■ GIVEN TASK:
Locate all lines in the data below that hold "this" and show them.

■ SUPPLIED INFORMATION:
[start]

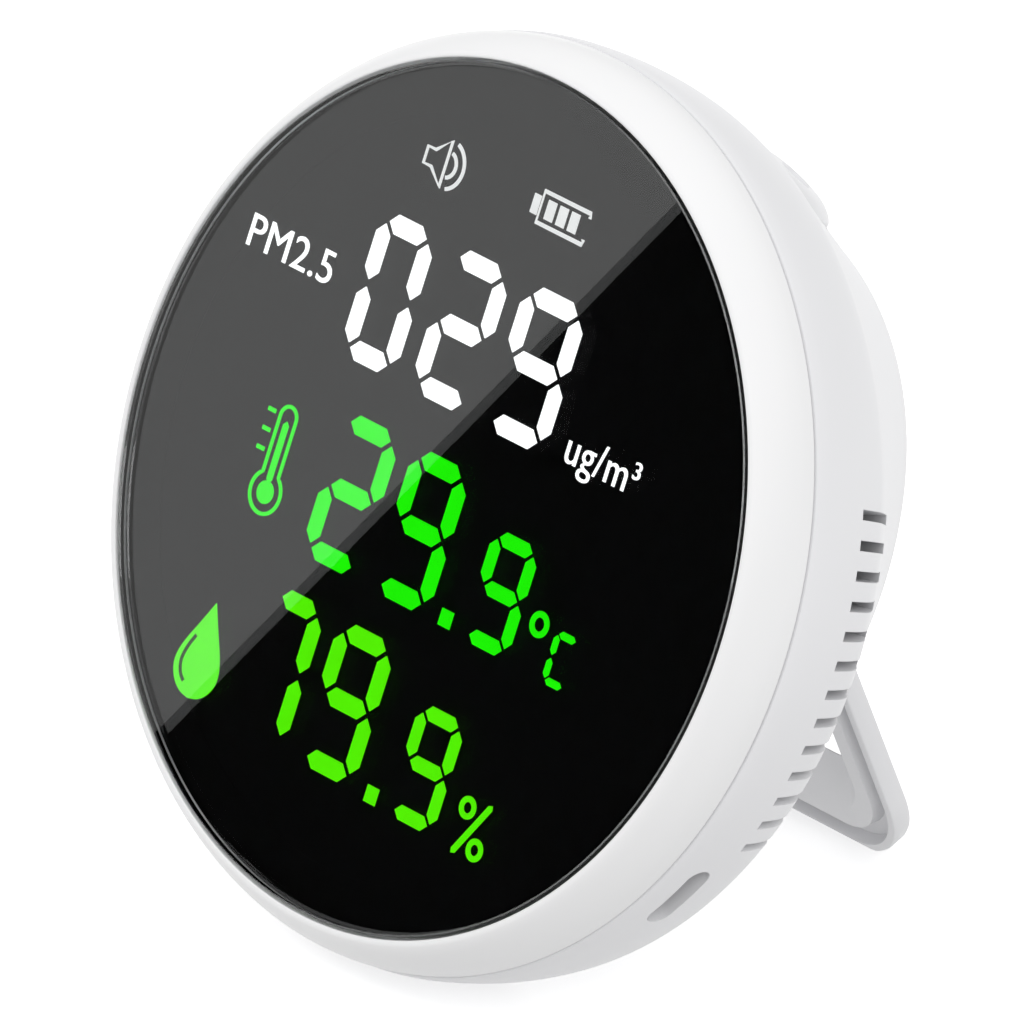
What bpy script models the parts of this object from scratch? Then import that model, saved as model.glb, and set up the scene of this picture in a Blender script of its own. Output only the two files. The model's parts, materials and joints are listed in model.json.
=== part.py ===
"""Air quality monitor: a round case leaning back on a fold-out stand.

The case is modelled upright in its own frame: x across the face, y going back from the glass,
z up the face, origin at the middle of the glass. One empty leans that frame back and sets it
on the ground plane z = 0. Dimensions are in millimetres and become metres as meshes are made.
"""

import math

import bmesh
import bpy
from mathutils import Matrix, Vector

MM = 0.001
LEAN = math.radians(23.0)
DISC_HEIGHT = 49.8        # middle of the glass above the table
DISC_BACK = -16.17        # places the frame's origin under the middle of the object's box
TURN_STEPS = 56
SHELL_STEPS = 60

GLASS_R = 44.85
GLASS_THICK = 2.0
BEZEL_BORE_R = 45.15
LEDGE_R = 40.8
SEAM_Y = 6.6

# Outer section of the rear shell, (radius, depth), from the seam to the shoulder.
SHELL_SECTION = [(48.6, 6.9), (48.75, 8.4), (48.6, 10.8), (48.3, 13.2), (47.8, 15.6), (47.15, 17.7),
        (46.2, 19.3)]
SAG = 0.05                # the shell settles downwards by this much for each millimetre behind the seam
RIM_R = 36.5
BACK_Y = 28.9             # depth of the slanted back at the middle of the face
BACK_SLOPE = 0.25         # how much deeper the back is for each millimetre up
BACK_TILT = math.atan(BACK_SLOPE / (1 - SAG * BACK_SLOPE))
CAVITY_OFFSET = 4.9

VENT_COUNT = 13
VENT_MIDDLE = 93.25
VENT_PITCH = 3.73
VENT_WIDTH = 1.05
PORT_ANGLE = 125.0
PORT_Y = 11.3

BUTTON_ANGLE = 17.0
BUTTON_R = 43.4
BUTTON_Y = 23.3
BUTTON_AXIS = Vector((0.28, 0.33, 0.90)).normalized()
BUTTON_CAP_R = 6.0

HINGE_POINT = Vector((0.0, 28.5, 7.2))
STAND_OPEN = math.radians(45.0)
STAND_HALF = 22.0
STAND_REACH = 49.6
STAND_BAND = 5.2
STAND_FRONT = -0.3
STAND_BACK = 2.3
KNUCKLE_R = 2.3
PIN_R = 0.8

SENSOR_X = (-23.2, 13.8)
SENSOR_Y = (13.3, 22.4)
SENSOR_Z = (-2.0, 28.0)
FAN_CENTRE = (3.0, 14.0)
FAN_R = 9.2

for old in list(bpy.data.objects):
    bpy.data.objects.remove(old, do_unlink=True)

parts = bpy.data.collections.new("air_quality_monitor")
cutters = bpy.data.collections.new("cutters")
bpy.context.scene.collection.children.link(parts)
bpy.context.scene.collection.children.link(cutters)

leaning = bpy.data.objects.new("leaning_frame", None)
leaning.location = Vector((0.0, DISC_BACK, DISC_HEIGHT)) * MM
leaning.rotation_euler = (-LEAN, 0.0, 0.0)
parts.objects.link(leaning)

hinge = bpy.data.objects.new("stand_hinge_axis", None)
hinge.parent = leaning
hinge.location = HINGE_POINT * MM
hinge.rotation_euler = (STAND_OPEN, 0.0, 0.0)
parts.objects.link(hinge)


def material(name, colour, roughness, metallic=0.0):
    made = bpy.data.materials.new(name)
    made.use_nodes = True
    shader = made.node_tree.nodes["Principled BSDF"]
    shader.inputs["Base Color"].default_value = (*colour, 1.0)
    shader.inputs["Roughness"].default_value = roughness
    shader.inputs["Metallic"].default_value = metallic
    return made


WHITE = material("white_plastic", (0.86, 0.86, 0.87), 0.35)
BLACK_GLASS = material("tinted_glass", (0.01, 0.01, 0.012), 0.05)
BLACK = material("black_plastic", (0.02, 0.02, 0.02), 0.5)
FOAM = material("foam_tape", (0.05, 0.05, 0.05), 0.9)
BOARD = material("circuit_board", (0.02, 0.12, 0.05), 0.45)
STEEL = material("plated_steel", (0.6, 0.6, 0.6), 0.3, 1.0)
CELL = material("battery_foil", (0.55, 0.55, 0.57), 0.4, 0.6)
WIRE = material("red_wire", (0.5, 0.02, 0.02), 0.5)


def add(name, mesh, skin, parent=leaning, collection=parts):
    """Put a mesh in the scene; its points are in its parent's frame."""
    made = bpy.data.objects.new(name, mesh)
    made.parent = parent
    if skin:
        mesh.materials.append(skin)
    collection.objects.link(made)
    if collection is cutters:
        made.hide_render = True
        made.display_type = "WIRE"
    return made


def mesh_of(name, work):
    """The finished mesh of a closed body, its faces pointing out."""
    if work.calc_volume(signed=True) < 0:
        bmesh.ops.reverse_faces(work, faces=work.faces)
    mesh = bpy.data.meshes.new(name)
    work.to_mesh(mesh)
    work.free()
    return mesh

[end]

■ RESPONSE:
What bpy script models the parts of this object from scratch? Then import that model, saved as model.glb, and set up the scene of this picture in a Blender script of its own. Output only the two files. The model's parts, materials and joints are listed in model.json.
SAG = 0.05                # the shell settles downwards by this much for each millimetre behind the seam